Were you able to time any( substr in long_string ) against re.compile
( "|".join( list_items )) ?
(REs are my method of choice, but different inputs of course give
different times --
see google regex speed site:groups.google.com /
site:stackoverflow.com .)

cheers
-- denis
 
G

Gabriel Genellina

Matt, how many words are you looking for, in how long a string ?
Were you able to time any( substr in long_string ) against re.compile
( "|".join( list_items )) ?

There is a known algorithm to solve specifically this problem
(Aho-Corasick), a good implementation should perform better than R.E. (and
better than the gen.expr. with the advantage of returning WHICH string
matched)
There is a C extension somewhere implementing Aho-Corasick.
 
N

Nobody

There is a known algorithm to solve specifically this problem
(Aho-Corasick), a good implementation should perform better than R.E. (and
better than the gen.expr. with the advantage of returning WHICH string
matched)

Aho-Corasick has the advantage of being linear in the length of the
patterns, so the setup may be faster than re.compile(). The actual
searching won't necessarily be any faster (assuming optimal
implementations; I don't know how safe that assumption is).
 
I

inkhorn

Hi all,

This was more a question of programming aesthetics for me than one of
great practical significance. I was looking to perform a certain
function on files in a directory so long as those files weren't found
in certain standard directories. In other words, I was using os.walk
() to get multiple root directory strings, and the lists of files in
each directory. The function was to be performed on those files, so
long as certain terms weren't in the root directory string.

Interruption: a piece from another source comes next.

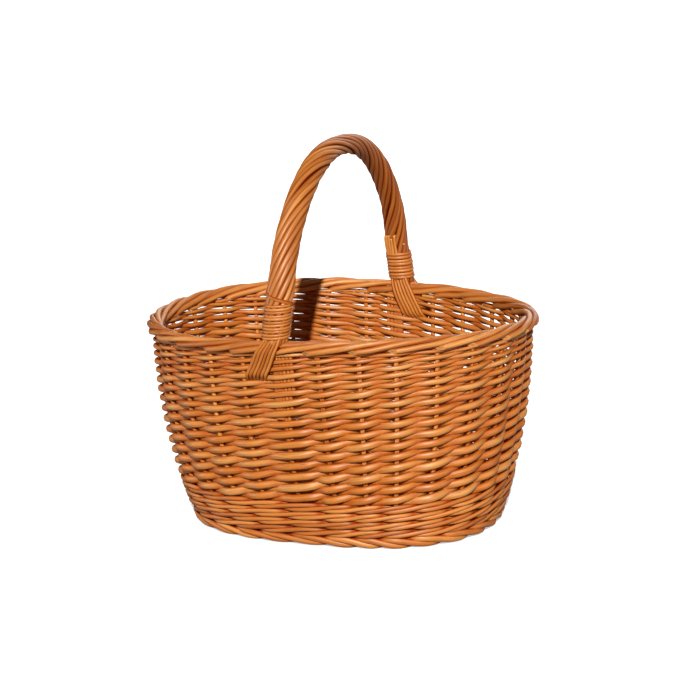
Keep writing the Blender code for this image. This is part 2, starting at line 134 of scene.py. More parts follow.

In actuality, I could have stuck with the helper function I created,
but I'm always curious to see how well multiple lines of code can turn
into fewer lines of code in python and retain the same functional
value :)

Matt
 
P

Pablo Torres N.

Change the names. Reverse the order of the arguments. Add a docstring.

Why reverse the order of the arguments? Is there a design principle there?

I always make a mess out of the order of my arguments...
 
S

Steven D'Aprano

Why reverse the order of the arguments? Is there a design principle
there?

It's just a convention. Before strings had methods, you used the string
module, e.g.:

string.find(source, target)
=> find target in source

This became source.find(target).

In your function:

list_items_in_string(list_items, string)

"list_items" is equivalent to target, and "string" is equivalent to
source. It's conventional to write the source first.